**Given problem:**
Below is a listing; reproduce each line of it exactly.

**Data:**
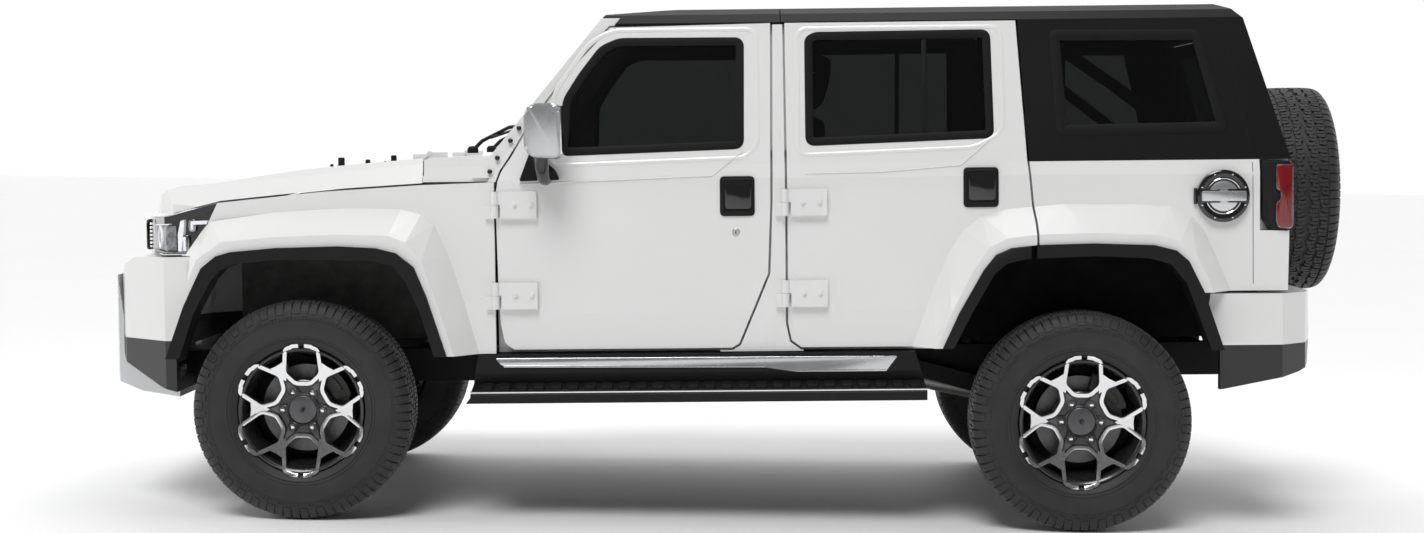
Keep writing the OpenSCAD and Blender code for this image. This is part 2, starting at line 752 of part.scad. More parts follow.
module mirror_left() on_body() {
    foot = [752, 922];
    head = [805, 940];
    // foot on the corner of the door, arm and head
    hull() {
        block([foot[0] + 20, foot[1] - 10], [-door_half_w - 0.3 - 8, -door_half_w - 0.3], [1160, 1236]);
        block([head[0] + 20, head[1] - 20], [-980, -950], [1220, 1260]);
    }
    hull() {
        block([head[0] + 18, head[1] - 8], [-1050, -920], [1264, 1460]);
        block([head[0], head[0] + 20], [-1036, -936], [1290, 1440]);
    }
    block([head[0] + 30, head[1] - 30], [-975, -950], [1240, 1270]);
}

module left_mirror() color(metal_grey) mirror_left();
module right_mirror() color(metal_grey) mirror([0, 1, 0]) mirror_left();

// ------------------------------------------------------------------ front end

// Plan of the front, drawn in X and Y, inset by `inset`
module nose_plan(inset, nose) linear_extrude(2500) polygon([
    [cowl_x + 400, -door_half_w + inset], [100, -door_half_w + inset], [-300, -door_half_w + 20 + inset],
    [-500 + inset, -door_half_w + 56 + inset], [nose + 60 + inset, -600], [nose + inset, -420],
    [nose + inset, 420], [nose + 60 + inset, 600], [-500 + inset, door_half_w - 56 - inset],
    [-300, door_half_w - 20 - inset], [100, door_half_w - inset], [cowl_x + 400, door_half_w - inset],
]);

// Shut line between the bonnet and the wings
function shut_line(drop) = [
    [-604, 1075 - drop], [-478, 1078 - drop], [-297, 1123 - drop], [78, 1159 - drop], [cowl_x, 1179 - drop],
];
shut_gap = 6;

module bonnet() color(paint) on_body() {
    difference() {
        bonnet_body(0);
        translate([0, 0, -bonnet_t]) bonnet_body(bonnet_t);
    }
    for (y = bonnet_hinge_y) bonnet_eye(y);
}

module bonnet_body(inset)
    intersection() {
        across(-all_half_w, all_half_w) polygon(concat(shut_line(inset > 0 ? 200 : -shut_gap / 2), [
            [cowl_x - 8 + (inset > 0 ? 60 : 0), 1270], [116, 1246], [-31, 1231], [-169, 1212], [-308, 1190],
            [-466, 1176], [-546, 1153], [-580, 1115],
        ]));
        translate([0, 0, 1000]) rotate([0, -5, 0]) translate([-900, 0, 0])
            along(0, 1600) polygon(both([
                [800 - inset, -200], [800 - inset, 125], [700 - inset, 212], [0, 1000],
            ]));
        nose_plan(30 + inset, -640);
    }

// Bonnet hinge: its pin lies in the gap at the bonnet's rear edge
bonnet_hinge_z = 1284;
bonnet_hinge_y = [-560, 560];
bonnet_eye_w = 40;
bonnet_pin_d = 10;

module bonnet_eye(y)
    translate([cowl_x, 0, bonnet_hinge_z]) difference() {
        union() {
            bar_y(20, y - bonnet_eye_w / 2, y + bonnet_eye_w / 2);
            block([-60, 0], [y - bonnet_eye_w / 2, y + bonnet_eye_w / 2], [-22, 0]);
        }
        bar_y(bonnet_pin_d + 2 * pin_gap, y - bonnet_eye_w, y + bonnet_eye_w);
    }

// The fixed pin of a bonnet hinge, between two lugs on the scuttle
module bonnet_pin(y) {
    lug_w = 10;
    translate([cowl_x, 0, bonnet_hinge_z]) {
        bar_y(bonnet_pin_d, y - bonnet_eye_w / 2 - lug_w, y + bonnet_eye_w / 2 + lug_w);
        for (side = [-1, 1]) {
            lug_y = y + side * (bonnet_eye_w / 2 + 0.5 + lug_w / 2);
            bar_y(18, lug_y - lug_w / 2, lug_y + lug_w / 2);
            block([0, 60], [lug_y - lug_w / 2, lug_y + lug_w / 2], [-26, 6]);
        }
    }
}

module front_wings() color(paint) on_body() {
    difference() {
        union() {
            // outer panels and the ledges beside the bonnet
            difference() {
                intersection() {
                    across(-all_half_w, all_half_w) polygon(concat(shut_line(shut_gap / 2), [
                        [door_x - 4, 1184], [door_x - 4, sill_z], [-420, sill_z], [-420, 936], [-604, 936],
                    ]));
                    nose_plan(0, -640);
                }
                nose_plan_inner();
            }
            both_sides() flare(front_flare_edge(), front_flare_crease(), front_trim_edge());
        }
        door_space(front_door_outline());
        opening_cut(front_trim_edge());
        headlamp_space(0.5);
        block([-800, -380], [-all_half_w, all_half_w], [300, 936]);
    }
    both_sides() for (z = hinge_z) body_hinge(door_x - 1, z);
}

// Space inside the wings, below the ledges beside the bonnet
ledge_t = 25;
wing_t = 22;
module nose_plan_inner() {
    block([-900, 1000], [-700, 700], [300, 1400]);
    intersection() {
        across(-all_half_w, all_half_w) polygon(concat(shut_line(ledge_t), [
            [1000, 1179 - ledge_t], [1000, 300], [-900, 300], [-900, 1075 - ledge_t],
        ]));
        nose_plan(wing_t, -640);
    }
}

module arch_trims() color(trim_black) on_body()
    both_sides() {
        arch_trim(front_trim_edge(), front_opening());
        difference() {
            arch_trim(rear_trim_edge(), rear_opening());
            block([rear_x - 700, rear_door_rear_x + 16], [-all_half_w, 0], [400, 1100]);
        }
    }

// A black trim on the -Y side: the band between a flare's opening and the wheel opening
module arch_trim(edge, opening)
    difference() {
        across(-flare_half_w, -door_half_w + 10) polygon(edge);
        across(-flare_half_w - 1, -door_half_w + 11) polygon(opening);
    }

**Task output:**
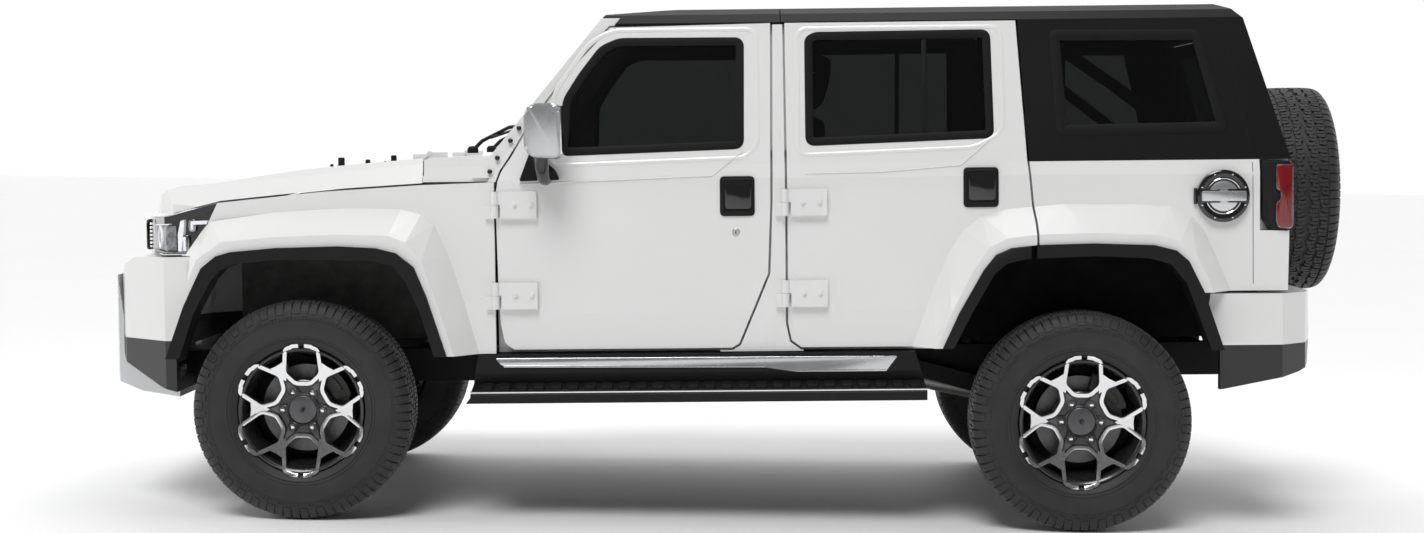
Keep writing the OpenSCAD and Blender code for this image. This is part 2, starting at line 752 of part.scad. More parts follow.
module mirror_left() on_body() {
    foot = [752, 922];
    head = [805, 940];
    // foot on the corner of the door, arm and head
    hull() {
        block([foot[0] + 20, foot[1] - 10], [-door_half_w - 0.3 - 8, -door_half_w - 0.3], [1160, 1236]);
        block([head[0] + 20, head[1] - 20], [-980, -950], [1220, 1260]);
    }
    hull() {
        block([head[0] + 18, head[1] - 8], [-1050, -920], [1264, 1460]);
        block([head[0], head[0] + 20], [-1036, -936], [1290, 1440]);
    }
    block([head[0] + 30, head[1] - 30], [-975, -950], [1240, 1270]);
}

module left_mirror() color(metal_grey) mirror_left();
module right_mirror() color(metal_grey) mirror([0, 1, 0]) mirror_left();

// ------------------------------------------------------------------ front end

// Plan of the front, drawn in X and Y, inset by `inset`
module nose_plan(inset, nose) linear_extrude(2500) polygon([
    [cowl_x + 400, -door_half_w + inset], [100, -door_half_w + inset], [-300, -door_half_w + 20 + inset],
    [-500 + inset, -door_half_w + 56 + inset], [nose + 60 + inset, -600], [nose + inset, -420],
    [nose + inset, 420], [nose + 60 + inset, 600], [-500 + inset, door_half_w - 56 - inset],
    [-300, door_half_w - 20 - inset], [100, door_half_w - inset], [cowl_x + 400, door_half_w - inset],
]);

// Shut line between the bonnet and the wings
function shut_line(drop) = [
    [-604, 1075 - drop], [-478, 1078 - drop], [-297, 1123 - drop], [78, 1159 - drop], [cowl_x, 1179 - drop],
];
shut_gap = 6;

module bonnet() color(paint) on_body() {
    difference() {
        bonnet_body(0);
        translate([0, 0, -bonnet_t]) bonnet_body(bonnet_t);
    }
    for (y = bonnet_hinge_y) bonnet_eye(y);
}

module bonnet_body(inset)
    intersection() {
        across(-all_half_w, all_half_w) polygon(concat(shut_line(inset > 0 ? 200 : -shut_gap / 2), [
            [cowl_x - 8 + (inset > 0 ? 60 : 0), 1270], [116, 1246], [-31, 1231], [-169, 1212], [-308, 1190],
            [-466, 1176], [-546, 1153], [-580, 1115],
        ]));
        translate([0, 0, 1000]) rotate([0, -5, 0]) translate([-900, 0, 0])
            along(0, 1600) polygon(both([
                [800 - inset, -200], [800 - inset, 125], [700 - inset, 212], [0, 1000],
            ]));
        nose_plan(30 + inset, -640);
    }

// Bonnet hinge: its pin lies in the gap at the bonnet's rear edge
bonnet_hinge_z = 1284;
bonnet_hinge_y = [-560, 560];
bonnet_eye_w = 40;
bonnet_pin_d = 10;

module bonnet_eye(y)
    translate([cowl_x, 0, bonnet_hinge_z]) difference() {
        union() {
            bar_y(20, y - bonnet_eye_w / 2, y + bonnet_eye_w / 2);
            block([-60, 0], [y - bonnet_eye_w / 2, y + bonnet_eye_w / 2], [-22, 0]);
        }
        bar_y(bonnet_pin_d + 2 * pin_gap, y - bonnet_eye_w, y + bonnet_eye_w);
    }

// The fixed pin of a bonnet hinge, between two lugs on the scuttle
module bonnet_pin(y) {
    lug_w = 10;
    translate([cowl_x, 0, bonnet_hinge_z]) {
        bar_y(bonnet_pin_d, y - bonnet_eye_w / 2 - lug_w, y + bonnet_eye_w / 2 + lug_w);
        for (side = [-1, 1]) {
            lug_y = y + side * (bonnet_eye_w / 2 + 0.5 + lug_w / 2);
            bar_y(18, lug_y - lug_w / 2, lug_y + lug_w / 2);
            block([0, 60], [lug_y - lug_w / 2, lug_y + lug_w / 2], [-26, 6]);
        }
    }
}

module front_wings() color(paint) on_body() {
    difference() {
        union() {
            // outer panels and the ledges beside the bonnet
            difference() {
                intersection() {
                    across(-all_half_w, all_half_w) polygon(concat(shut_line(shut_gap / 2), [
                        [door_x - 4, 1184], [door_x - 4, sill_z], [-420, sill_z], [-420, 936], [-604, 936],
                    ]));
                    nose_plan(0, -640);
                }
                nose_plan_inner();
            }
            both_sides() flare(front_flare_edge(), front_flare_crease(), front_trim_edge());
        }
        door_space(front_door_outline());
        opening_cut(front_trim_edge());
        headlamp_space(0.5);
        block([-800, -380], [-all_half_w, all_half_w], [300, 936]);
    }
    both_sides() for (z = hinge_z) body_hinge(door_x - 1, z);
}

// Space inside the wings, below the ledges beside the bonnet
ledge_t = 25;
wing_t = 22;
module nose_plan_inner() {
    block([-900, 1000], [-700, 700], [300, 1400]);
    intersection() {
        across(-all_half_w, all_half_w) polygon(concat(shut_line(ledge_t), [
            [1000, 1179 - ledge_t], [1000, 300], [-900, 300], [-900, 1075 - ledge_t],
        ]));
        nose_plan(wing_t, -640);
    }
}

module arch_trims() color(trim_black) on_body()
    both_sides() {
        arch_trim(front_trim_edge(), front_opening());
        difference() {
            arch_trim(rear_trim_edge(), rear_opening());
            block([rear_x - 700, rear_door_rear_x + 16], [-all_half_w, 0], [400, 1100]);
        }
    }

// A black trim on the -Y side: the band between a flare's opening and the wheel opening
module arch_trim(edge, opening)
    difference() {
        across(-flare_half_w, -door_half_w + 10) polygon(edge);
        across(-flare_half_w - 1, -door_half_w + 11) polygon(opening);
    }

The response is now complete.